*WHAT TO DO*
Hand back each line, unchanged, from the top down to the line where "show face up." sits.

[start]

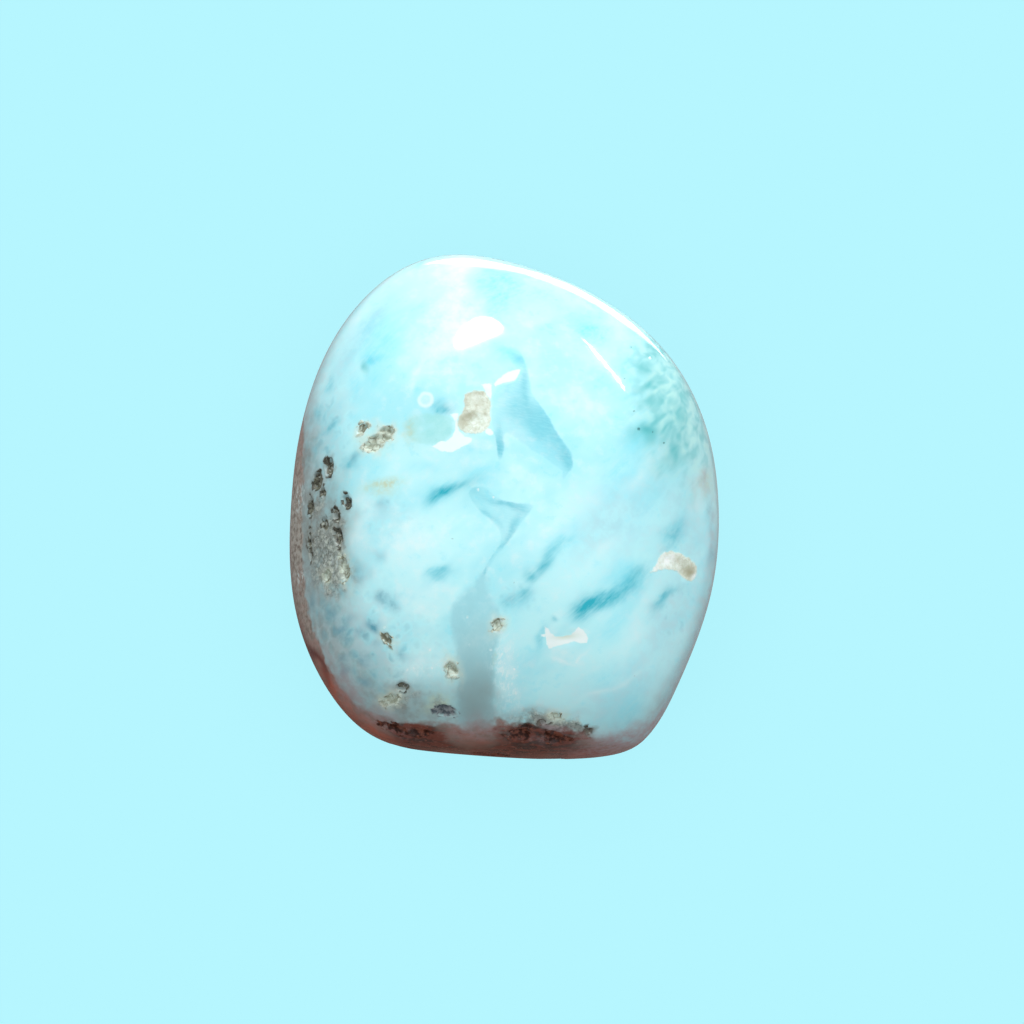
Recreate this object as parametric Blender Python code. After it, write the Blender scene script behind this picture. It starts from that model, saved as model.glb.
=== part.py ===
"""A polished larimar palm stone, lying on its back with its show face up.

The stone is one solid. It rests on the plane z = 0 on a small ground flat, and the middle of its
footprint's box is the origin. X runs to the right across the show face, Y along the stone's length
towards its narrow head, and Z up out of the show face.
"""

import math
import random

import bmesh
import bpy
import numpy as np
from mathutils import Vector
from mathutils.bvhtree import BVHTree

MM = 0.001
UP = Vector((0, 0, 1))

# The girdle is the widest line round the stone, seen from above: azimuth from +X in degrees, radius in mm.
GIRDLE_KNOTS = (
    (0, 23.1),
    (40, 23.9),
    (72, 25.0),
    (90, 26.5),
    (106, 27.8),
    (124, 26.7),
    (150, 23.8),
    (180, 22.6),
    (208, 24.9),
    (228, 27.5),
    (242, 28.7),
    (254, 28.0),
    (268, 27.8),
    (284, 29.2),
    (298, 30.0),
    (312, 27.5),
    (334, 24.6),
)
CROWN_HEIGHT = 12.0  # mm from the girdle up to the top of the show face
KEEL_DEPTH = 11.0  # mm from the girdle down to where the back would reach without its ground flat
CROWN_FULLNESS = 2.28  # exponent of the sections above the girdle: 2 is an ellipse, more is squarer
KEEL_FULLNESS = 2.75
REST_LEVEL = 10.0  # mm from the girdle down to the rest face
REST_ROUNDING = 0.5  # mm of height over which the back runs into the rest face

# Broad swells and hollows of the tumbled stone: azimuth, elevation and spread in degrees, and height in mm.
SWELLS = (
    ("face, upper left", 118, 40, 24, 0.7),
    ("face, lower right", 300, 42, 22, 0.5),
    ("face, left of the middle", 215, 62, 16, -0.35),
    ("right wall, low", 15, -22, 20, 0.5),
    ("left wall, low", 205, -28, 18, 0.6),
    ("foot, above the girdle", 265, 20, 16, 0.3),
    ("head, low", 85, -25, 22, -0.6),
    ("back, off the middle", 60, -62, 26, 0.5),
)

# Soft flats that hand grinding left: azimuth and elevation in degrees, and the cut in mm.
GROUND_FLATS = (
    ("upper right shoulder", 52, 56, 0.8),
    ("left wall", 186, 36, 0.9),
    ("foot wall", 271, 6, 0.8),
    ("right wall", 350, 50, 0.4),
    ("back, left", 150, -45, 0.7),
    ("back, foot", 285, -52, 0.3),
)
FLAT_SOFTNESS = 2.2  # mm over which a flat runs into the round

ROWS = 22  # quads along each edge of the cube that the skin starts from
SKIN_SQUASH = 0.6  # how far the cube's rows crowd towards the girdle, where the stone bends most

# Pits that are seen from above: X and Y of the middle, length, width, the length's turn from +X in
# degrees, and depth. Lengths and widths run along the skin, and all but the turn are in mm.
FACE_PITS = (
    ("small tan hollow", -14.7, 5.9, 1.5, 1.0, 35, 0.45),
    ("large tan hollow", -13.4, 4.3, 2.6, 1.9, 15, 0.55),
    ("large tan hollow, right end", -12.3, 5.1, 1.9, 1.7, -20, 0.5),
    ("middle hollow, upper lobe", -2.6, 8.3, 2.7, 2.4, 60, 0.35),
    ("middle hollow, lower lobe", -3.4, 6.1, 2.8, 2.2, 10, 0.4),
    ("left wall, top", -18.4, 2.3, 2.1, 1.3, 78, 0.6),
    ("left wall, cluster", -19.6, 1.0, 2.2, 1.9, 80, 0.6),
    ("left wall, under the cluster", -19.0, -0.4, 1.4, 1.1, 110, 0.45),
    ("left wall, outer", -20.4, -1.5, 2.0, 1.2, 92, 0.5),
    ("left wall, inner", -16.4, -1.8, 1.5, 1.2, 120, 0.6),
    ("left wall, slanting", -17.5, -3.1, 2.0, 1.1, 108, 0.55),
    ("left wall, middle", -18.8, -3.8, 1.6, 1.3, 90, 0.4),
    ("left wall, long inner", -17.2, -5.3, 2.5, 1.3, 100, 0.55),
    ("left wall, long outer", -20.4, -5.8, 3.4, 0.9, 94, 0.4),
    ("left wall, low inner", -16.6, -8.8, 2.8, 1.1, 104, 0.5),
    ("left wall, low", -18.5, -9.3, 1.5, 1.3, 90, 0.45),
    ("lower left", -12.0, -16.3, 1.6, 1.0, 130, 0.5),
    ("lower left, dark", -10.5, -21.0, 1.5, 1.1, 10, 0.6),
    ("lower left, tan", -11.8, -22.3, 2.0, 1.2, 35, 0.45),
    ("left of the vein", -5.3, -19.4, 2.0, 1.1, 105, 0.5),
    ("glassy pit", -6.3, -23.0, 2.4, 1.9, 5, 0.6),
    ("right of the vein", -0.6, -15.1, 1.5, 1.1, 70, 0.4),
    ("white chip", 6.5, -16.3, 4.2, 1.9, 6, 0.25),
    ("cream hollow, left end", 16.8, -7.7, 2.5, 1.9, -10, 0.3),
    ("cream hollow, right end", 18.9, -8.6, 2.6, 1.9, -35, 0.4),
    ("foot edge, left", -11.4, -24.9, 2.8, 1.4, -12, 0.5),
    ("foot edge, left middle", -8.7, -25.4, 2.4, 1.3, -8, 0.5),
    ("foot edge, middle", 1.6, -25.7, 2.6, 1.7, 8, 0.5),
    ("foot edge, right middle", 5.2, -26.0, 2.8, 1.9, -4, 0.55),
    ("foot edge, light rim", 4.7, -24.1, 2.0, 1.2, 25, 0.4),
    ("foot edge, right", 8.7, -25.5, 1.5, 1.2, 60, 0.45),
)

# Pits that are seen from the side: azimuth in degrees, height of the middle above the rest face, length,
# width, the length's turn up from level in degrees, and depth. All but the turns are in mm.
WALL_PITS = (
    ("foot wall, left", 248, 8.5, 3.0, 1.5, 10, 0.6),
    ("foot wall, middle", 267, 9.5, 3.6, 1.7, -8, 0.6),
    ("foot wall, right", 281, 7.0, 2.6, 1.5, 15, 0.5),
    ("left wall, under the girdle", 187, 8.0, 3.0, 1.3, 20, 0.5),
    ("left wall, back", 204, 7.0, 2.4, 1.4, -15, 0.5),
)
PIT_JITTER = 0.2  # how far a pit's outline wanders from an ellipse, as a share of its size
PIT_SEED = 7


def ring_bends(azimuths, radii):
    """The gaps between knots, and the second derivatives of the closed cubic curve through them."""
    count = len(azimuths)
    gaps = np.diff(azimuths, append=azimuths[0] + 360.0)
    slopes = (np.roll(radii, -1) - radii) / gaps
    system = np.zeros((count, count))
    for i in range(count):
        system[i, i - 1] += gaps[i - 1]
        system[i, i] += 2 * (gaps[i - 1] + gaps[i])
        system[i, (i + 1) % count] += gaps[i]
    return gaps, np.linalg.solve(system, 6 * (slopes - np.roll(slopes, 1)))


def girdle_radius(azimuth):
    """The girdle's radius in mm at each azimuth in degrees."""
    knots, radii = np.array(GIRDLE_KNOTS, float).T
    gaps, bends = ring_bends(knots, radii)
    turn = azimuth % 360.0
    i = np.searchsorted(knots, turn, side="right") - 1
    j = (i + 1) % len(knots)
    b = (turn - knots[i]) / gaps[i]
    a = 1 - b
    bow = (a**3 - a) * bends[i] + (b**3 - b) * bends[j]
    return a * radii[i] + b * radii[j] + bow * gaps[i] ** 2 / 6


def facing_way(azimuth, elevation):
    """The unit direction at an azimuth and an elevation in degrees."""
    turn, tilt = math.radians(azimuth), math.radians(elevation)
    return np.array((math.cos(turn) * math.cos(tilt), math.sin(turn) * math.cos(tilt), math.sin(tilt)))


def pebble_reach(ways):
    """How far in mm the rounded pebble reaches from its middle along each unit direction."""
    level = np.hypot(ways[:, 0], ways[:, 1])
    across = level / girdle_radius(np.degrees(np.arctan2(ways[:, 1], ways[:, 0])))
    up = ways[:, 2] > 0
    tall = np.abs(ways[:, 2]) / np.where(up, CROWN_HEIGHT, KEEL_DEPTH)
    fullness = np.where(up, CROWN_FULLNESS, KEEL_FULLNESS)
    reach = (across**fullness + tall**fullness) ** (-1 / fullness)
    for _, azimuth, elevation, spread, height in SWELLS:
        off = 1 - ways @ facing_way(azimuth, elevation)
        reach += height * np.exp(-off / (1 - math.cos(math.radians(spread))))
    return reach


def soft_least(a, b, softness):
    """The lesser of a and b, rounded where they meet."""
    blend = np.clip(0.5 + 0.5 * (b - a) / softness, 0, 1)
    return b + (a - b) * blend - softness * blend * (1 - blend)


def stone_points(ways):
    """Points in mm on the stone's skin along unit directions from its middle, with z = 0 on the rest face."""
    reach = pebble_reach(ways)
    round_points = ways * reach[:, None]
    for _, azimuth, elevation, cut in GROUND_FLATS:
        facing = facing_way(azimuth, elevation)
        distance = (round_points @ facing).max() - cut
        towards = np.maximum(ways @ facing, 1e-6)
        reach = soft_least(reach, np.minimum(distance / towards, 1000.0), FLAT_SOFTNESS)
    points = ways * reach[:, None]
    over = points[:, 2] + REST_LEVEL
    rounded = (np.clip(over, -REST_ROUNDING, None) + REST_ROUNDING) ** 2 / (4 * REST_ROUNDING)
    points[:, 2] = np.where(over < REST_ROUNDING, rounded, over)
    return points


def skin_ways(mesh):
    """Turns a gridded cube's corners, from -1 to 1, into even unit directions that crowd at the girdle."""
    corners = np.array([v.co for v in mesh.verts])
    ways = np.tan(corners * math.pi / 4)
    ways /= np.linalg.norm(ways, axis=1)[:, None]
    ways[:, 2] *= SKIN_SQUASH
    return ways / np.linalg.norm(ways, axis=1)[:, None]


def linked_object(name, mesh, collection):
    """An object of its own made from a bmesh, which is used up."""
    data = bpy.data.meshes.new(name)
    mesh.to_mesh(data)
    mesh.free()
    data.shade_smooth()
    made = bpy.data.objects.new(name, data)
    collection.objects.link(made)
    return made


def make_stone():
    """The stone without its pits, and the tree that finds places on its skin."""
    mesh = bmesh.new()
    bmesh.ops.create_cube(mesh, size=2)
    bmesh.ops.subdivide_edges(mesh, edges=mesh.edges[:], cuts=ROWS - 1, use_grid_fill=True)
    points = stone_points(skin_ways(mesh))
    middle = (points.max(axis=0) + points.min(axis=0)) / 2
    middle[2] = 0
    for vertex, point in zip(mesh.verts, points - middle):
        vertex.co = Vector(point) * MM
    skin = BVHTree.FromBMesh(mesh)
    return linked_object("palm_stone", mesh, bpy.context.collection), skin


def seat_from_above(skin, x, y, turn):
    """Where a face pit sits: its middle, the skin's normal, and the way its length runs."""
    place, normal, _, _ = skin.ray_cast(Vector((x * MM, y * MM, 1)), -UP)
    heading = Vector((math.cos(math.radians(turn)), math.sin(math.radians(turn)), 0))
    return place, normal, (heading - normal * heading.dot(normal)).normalized()


def seat_from_side(skin, azimuth, height, turn):
    """Where a wall pit sits, in the same three parts."""
    outward = Vector(facing_way(azimuth, 0))
    place, normal, _, _ = skin.ray_cast(outward + UP * height * MM, -outward)
    level = UP.cross(normal).normalized()
    tilt = math.radians(turn)
    return place, normal, level * math.cos(tilt) + normal.cross(level) * math.sin(tilt)


def cut_pit(stone, number, seat, length, width, depth, wander, collection):
    """One pit: an uneven ellipsoid, half sunk in the skin, is taken away from the stone."""
    place, normal, along = seat
    across = normal.cross(along)
    mesh = bmesh.new()
    bmesh.ops.create_icosphere(mesh, subdivisions=2, radius=1)
    for vertex in mesh.verts:
        a, b, c = vertex.co * (1 + PIT_JITTER * wander.uniform(-1, 1))
        vertex.co = place + (along * a * length / 2 + across * b * width / 2 + normal * c * depth) * MM
    cutter = linked_object(f"pit_{number:02d}", mesh, collection)
    cutter.hide_render = True
    cutter.display_type = "WIRE"
    cut = stone.modifiers.new(cutter.name, "BOOLEAN")
    cut.operation = "DIFFERENCE"
    cut.solver = "EXACT"
    cut.object = cutter


def cut_pits(stone, skin):
    cutters = bpy.data.collections.new("pit cutters")
    bpy.context.scene.collection.children.link(cutters)
    wander = random.Random(PIT_SEED)
    seats = [(seat_from_above(skin, x, y, turn), length, width, depth)
             for _, x, y, length, width, turn, depth in FACE_PITS]
    seats += [(seat_from_side(skin, azimuth, height, turn), length, width, depth)
              for _, azimuth, height, length, width, turn, depth in WALL_PITS]
    for number, (seat, length, width, depth) in enumerate(seats, start=1):
        cut_pit(stone, number, seat, length, width, depth, wander, cutters)


def larimar():
    material = bpy.data.materials.new("larimar")
    material.use_nodes = True
    shader = material.node_tree.nodes["Principled BSDF"]
    shader.inputs["Base Color"].default_value = (0.56, 0.86, 0.92, 1)
    shader.inputs["Roughness"].default_value = 0.1
    shader.inputs["Metallic"].default_value = 0
    return material


for old in list(bpy.data.objects):
    bpy.data.objects.remove(old)
palm_stone, palm_stone_skin = make_stone()
palm_stone.data.materials.append(larimar())
cut_pits(palm_stone, palm_stone_skin)
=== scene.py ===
"""The looks of a polished larimar palm stone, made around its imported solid.

Tables hold millimetres and degrees, and the scene is in metres. The stone's skin is worked out from the
same values as the solid, with finer rows. Marks on the show face are placed on the view chart: X to the
right and Y up as the camera sees the stone, in mm from the stone's middle.
"""

import math

import bmesh
import bpy
import numpy as np
from mathutils import Matrix, Vector
from mathutils.bvhtree import BVHTree


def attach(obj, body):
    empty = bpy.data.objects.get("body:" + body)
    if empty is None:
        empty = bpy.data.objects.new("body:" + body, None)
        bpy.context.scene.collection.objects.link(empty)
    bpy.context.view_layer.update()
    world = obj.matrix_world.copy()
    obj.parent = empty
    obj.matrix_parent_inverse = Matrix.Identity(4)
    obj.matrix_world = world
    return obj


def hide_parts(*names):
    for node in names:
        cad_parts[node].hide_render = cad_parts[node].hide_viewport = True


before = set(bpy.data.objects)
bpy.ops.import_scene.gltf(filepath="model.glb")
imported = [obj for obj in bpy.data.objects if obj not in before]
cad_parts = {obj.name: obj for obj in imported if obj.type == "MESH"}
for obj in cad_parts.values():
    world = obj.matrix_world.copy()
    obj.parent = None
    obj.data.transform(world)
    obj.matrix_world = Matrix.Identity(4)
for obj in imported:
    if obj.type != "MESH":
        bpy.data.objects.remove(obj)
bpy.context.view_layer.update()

MM = 0.001
UP = Vector((0, 0, 1))

# The camera looks down on the lying stone from the foot's side, through a long lens.
VIEW_ELEVATION = 78.0  # degrees above the floor
LENS = 100.0  # mm
SENSOR = 36.0  # mm
PHOTO_SIDE = 1024  # pixels
PHOTO_SCALE = 505 / 54  # pixels to a mm of the stone
STONE_MIDDLE = Vector((0, 0, 11))
FRAMING = (0.856, -1.18)  # mm that the camera stands right of and above the stone's middle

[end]

*WRITTEN REPLY*
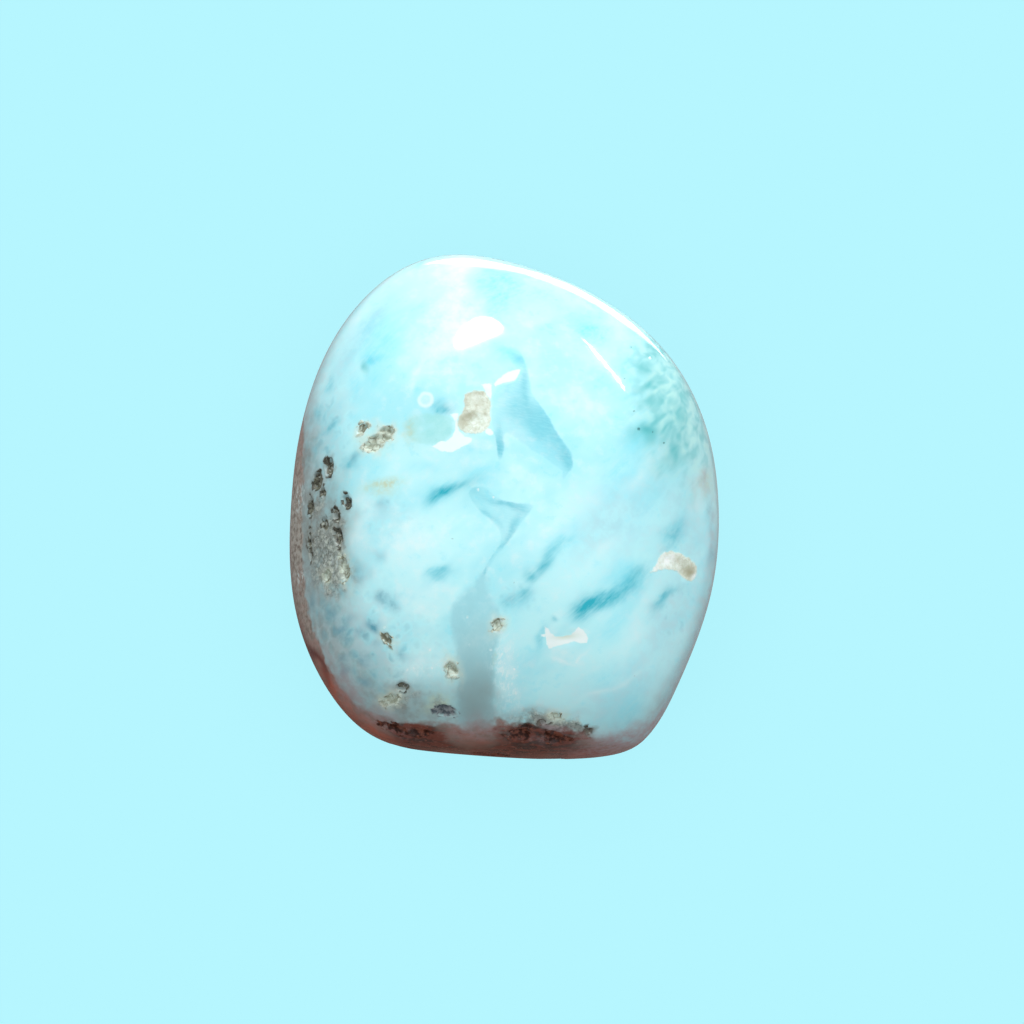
Recreate this object as parametric Blender Python code. After it, write the Blender scene script behind this picture. It starts from that model, saved as model.glb.
=== part.py ===
"""A polished larimar palm stone, lying on its back with its show face up.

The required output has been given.